- [Recorded data]
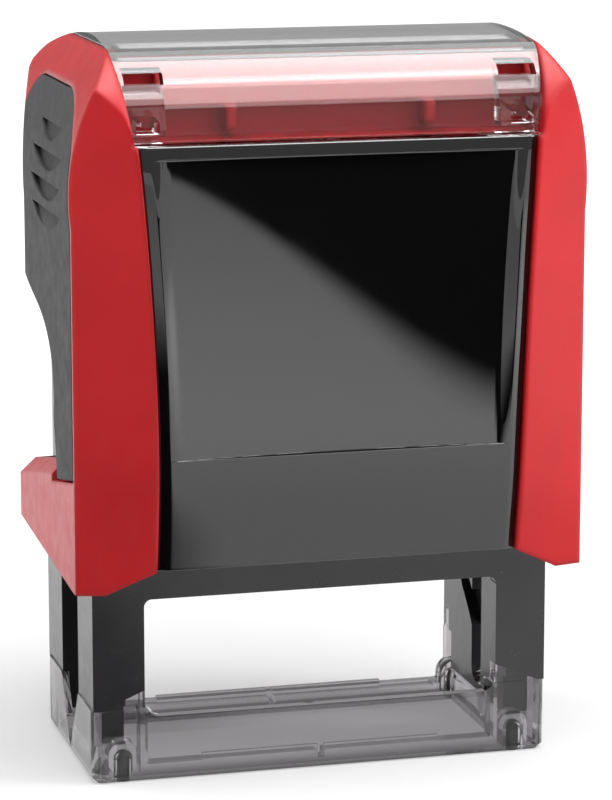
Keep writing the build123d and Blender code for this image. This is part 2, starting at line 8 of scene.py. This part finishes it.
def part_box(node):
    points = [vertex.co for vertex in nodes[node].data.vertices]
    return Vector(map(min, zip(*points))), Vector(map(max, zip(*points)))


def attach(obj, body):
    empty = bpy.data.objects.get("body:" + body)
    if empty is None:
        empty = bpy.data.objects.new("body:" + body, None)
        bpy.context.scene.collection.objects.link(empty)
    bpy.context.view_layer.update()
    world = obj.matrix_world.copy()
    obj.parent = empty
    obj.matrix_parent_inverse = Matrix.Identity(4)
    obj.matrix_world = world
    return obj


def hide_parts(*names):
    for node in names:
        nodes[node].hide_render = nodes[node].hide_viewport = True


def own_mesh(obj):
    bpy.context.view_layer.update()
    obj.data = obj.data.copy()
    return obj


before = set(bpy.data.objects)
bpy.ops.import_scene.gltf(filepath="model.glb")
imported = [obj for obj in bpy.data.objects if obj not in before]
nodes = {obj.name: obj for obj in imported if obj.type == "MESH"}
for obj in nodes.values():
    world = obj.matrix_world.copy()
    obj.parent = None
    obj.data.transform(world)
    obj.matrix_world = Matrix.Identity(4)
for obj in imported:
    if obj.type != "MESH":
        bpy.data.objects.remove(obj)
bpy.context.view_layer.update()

- [Your task]
Copy out all of the data exactly, leaving nothing out.

- [Right answer]
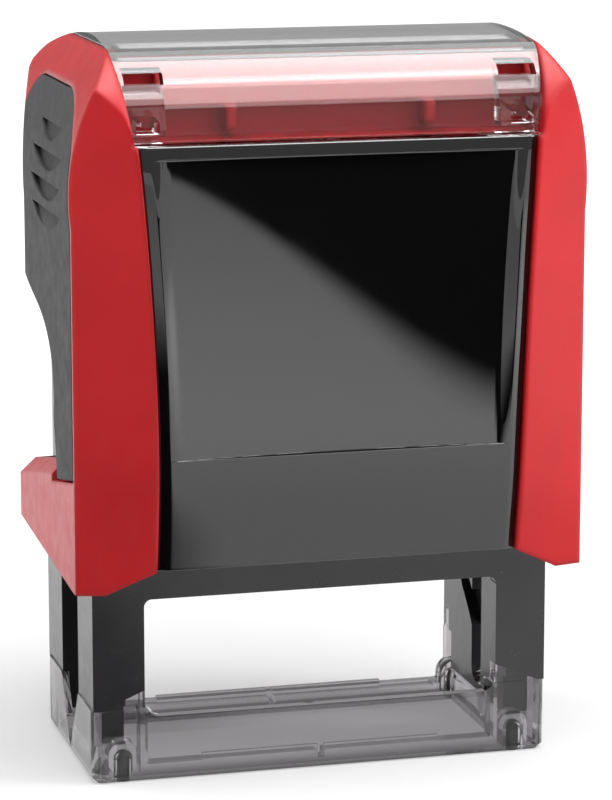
Keep writing the build123d and Blender code for this image. This is part 2, starting at line 8 of scene.py. This part finishes it.
def part_box(node):
    points = [vertex.co for vertex in nodes[node].data.vertices]
    return Vector(map(min, zip(*points))), Vector(map(max, zip(*points)))


def attach(obj, body):
    empty = bpy.data.objects.get("body:" + body)
    if empty is None:
        empty = bpy.data.objects.new("body:" + body, None)
        bpy.context.scene.collection.objects.link(empty)
    bpy.context.view_layer.update()
    world = obj.matrix_world.copy()
    obj.parent = empty
    obj.matrix_parent_inverse = Matrix.Identity(4)
    obj.matrix_world = world
    return obj


def hide_parts(*names):
    for node in names:
        nodes[node].hide_render = nodes[node].hide_viewport = True


def own_mesh(obj):
    bpy.context.view_layer.update()
    obj.data = obj.data.copy()
    return obj


before = set(bpy.data.objects)
bpy.ops.import_scene.gltf(filepath="model.glb")
imported = [obj for obj in bpy.data.objects if obj not in before]
nodes = {obj.name: obj for obj in imported if obj.type == "MESH"}
for obj in nodes.values():
    world = obj.matrix_world.copy()
    obj.parent = None
    obj.data.transform(world)
    obj.matrix_world = Matrix.Identity(4)
for obj in imported:
    if obj.type != "MESH":
        bpy.data.objects.remove(obj)
bpy.context.view_layer.update()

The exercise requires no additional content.